I think we all need to know what exactly is in that $30 billion portfolio that the Fed just lent our money for. The media needs to pound the table on this. The financial smoke and mirrors needs to end.
Gee, nobody could ask what portion of that $30B is level 3 and level 2? That would be far more informative than the CUSIPs. Anway, I’m happy to learn that the Fed knows value better than the market…after all, this `mispricing’ and `panic’ have only gone on since last summer. Sometimes it just takes a while for fundamental value to be appreciated.
“Some Japanese banks reluctant to lend to foreign banks”
When choosing between wall street and the yakuza, at least we could understand the terms of the yakuza deal.
The fact is that some Japanese banks are reluctant to lend to ANYBODY unless the borrower is preferred by Financial Services Agency, the micro-management regulator.
Japan’s credit crunch in the 90s was mostly internalized within the country and so the people/banks within felt the full brunt of the crunch.
Today with the US though, the risks and therefore damage associated is greatly externalized to other markets such as Asia, Europe, Middle East etc etc.
Also, there is a much larger interest to keep the US afloat (even if its “wrong”) than Japan due to the large vested interest the world has in the US as well as sharing the burden of the crunch. The actions by the world and the Fed might keep the US afloat long enough for some limited faith to be restored and some liquidity to be restored in the security market which would greatly mitigate the impact of the recession.
Personally I am a bear and totally want US financials pounded but I still want to analyze the other side, any comments?
Yep, basically you have to make an appointment 10 days in advance to borrow 200 yards of JPY.

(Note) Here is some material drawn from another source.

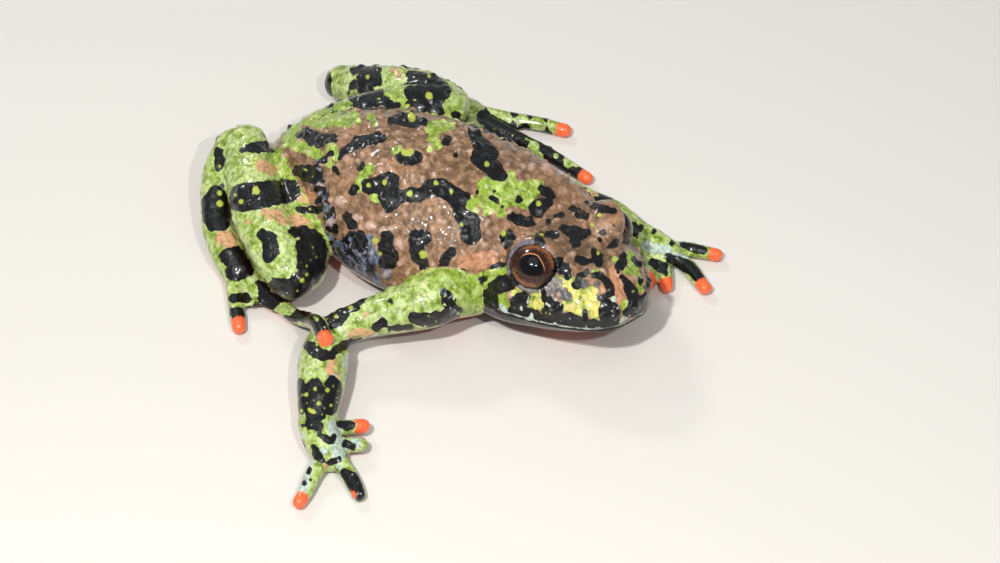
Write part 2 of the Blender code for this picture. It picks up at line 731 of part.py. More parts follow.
def set_origin(items):
    """Hang all parts on one empty, and move it so that the origin lies under their middle."""
    bpy.context.view_layer.update()
    corners = [item.matrix_world @ vert.co for item in items for vert in item.data.vertices]
    low = [min(corner[axis] for corner in corners) for axis in range(3)]
    high = [max(corner[axis] for corner in corners) for axis in range(3)]
    stand = bpy.data.objects.new("toad", None)
    bpy.context.scene.collection.objects.link(stand)
    for item in items:
        item.parent = stand
    stand.location = (-(low[0] + high[0]) / 2, -(low[1] + high[1]) / 2, -low[2])


def main():
    """Build every part, cut the flats on which the toad rests, and set the origin."""
    random.seed(SEED)
    clear_scene()
    head, jaw = build_head()
    parts = [(head, HEAD_AT), (jaw, HEAD_AT), (build_torso(), TORSO_STATIONS[5][:3])]
    for eye, side in zip(build_eyes(), (-1, 1)):
        parts.append((eye, eye_centre(side)))
    parts += build_arm("right", UPPER_ARM_RIGHT, FOREARM_RIGHT, HAND_RIGHT)
    parts += build_arm("left", UPPER_ARM_LEFT, FOREARM_LEFT, HAND_LEFT)
    parts += build_leg("right", THIGH_RIGHT, SHANK_RIGHT, TARSUS_RIGHT, FOOT_RIGHT,
                       (UPPER_ARM_RIGHT, FOREARM_RIGHT))
    parts += build_leg("left", THIGH_LEFT, SHANK_LEFT, TARSUS_LEFT, FOOT_LEFT, ())
    for item, pivot in parts:
        combine(item, [floor_block()], "DIFFERENCE")
        keep_largest(item)
        dress(item)
        set_pivot(item, pivot[:3])
    set_origin([item for item, pivot in parts])


main()
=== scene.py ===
"""A fire-bellied toad at rest, life size, as a museum model: one wet, warty skin and two eyes.

Lengths are millimetres in the toad's own frame until a mesh is made: the toad faces -Y, its left
side is +X and the floor is z = 0. The marks of the skin are strokes laid out in millimetres on a
picture plane, across and down from its corner, and carried onto the skin along the lines of sight.
"""
from __future__ import annotations

import logging
import math
from dataclasses import dataclass, field
from enum import Enum

import bpy
import numpy as np
from mathutils import Matrix, Vector


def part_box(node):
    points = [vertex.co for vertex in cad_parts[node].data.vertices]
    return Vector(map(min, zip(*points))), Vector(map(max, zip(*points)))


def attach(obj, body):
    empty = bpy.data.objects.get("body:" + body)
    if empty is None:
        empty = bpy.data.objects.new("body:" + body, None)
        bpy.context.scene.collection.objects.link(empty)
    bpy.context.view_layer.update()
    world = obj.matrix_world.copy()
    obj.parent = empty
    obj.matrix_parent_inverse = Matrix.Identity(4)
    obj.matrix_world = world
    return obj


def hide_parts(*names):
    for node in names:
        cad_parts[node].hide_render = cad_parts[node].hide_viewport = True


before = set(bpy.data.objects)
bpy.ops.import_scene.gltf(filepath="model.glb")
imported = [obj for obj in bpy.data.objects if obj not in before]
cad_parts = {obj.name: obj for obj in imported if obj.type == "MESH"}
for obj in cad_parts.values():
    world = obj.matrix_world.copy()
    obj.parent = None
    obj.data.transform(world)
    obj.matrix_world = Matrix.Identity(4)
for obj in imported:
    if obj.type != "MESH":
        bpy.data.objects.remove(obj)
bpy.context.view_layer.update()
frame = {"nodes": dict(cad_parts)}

LOG = logging.getLogger("toad")
MM = 0.001
Array = np.ndarray
Rows = tuple[tuple[float, ...], ...]
Socket = bpy.types.NodeSocket
Input = bpy.types.NodeSocket | float | tuple


class Region(Enum):
    """Parts of the body that a mark may lie on."""

    BODY = 0
    ARM_RIGHT = 1
    FOREARM_RIGHT = 2
    HAND_RIGHT = 3
    ARM_LEFT = 4
    FOREARM_LEFT = 5
    HAND_LEFT = 6
    THIGH_RIGHT = 7
    SHANK_RIGHT = 8
    TARSUS_RIGHT = 9
    FOOT_RIGHT = 10
    THIGH_LEFT = 11
    SHANK_LEFT = 12
    TARSUS_LEFT = 13
    FOOT_LEFT = 14


UPPER_LIMBS = [region.value for region in Region if region.name.split("_")[0] in ("ARM", "THIGH", "SHANK")]
HANDS_AND_FEET = [region.value for region in Region if region.name.split("_")[0] in ("HAND", "FOOT")]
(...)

I think you are seeing another unintended consequence of the Fed’s new facility for primary dealers. Now *all primary dealers are tainted*, and that’s over 50% of the financial world’s muscle. All primary dealers are tainted because no one can be sure if they are alive because they should be, or alive because the Fed has them on life support. The Fed’s new facility, rather than increase confidence, will diminish it.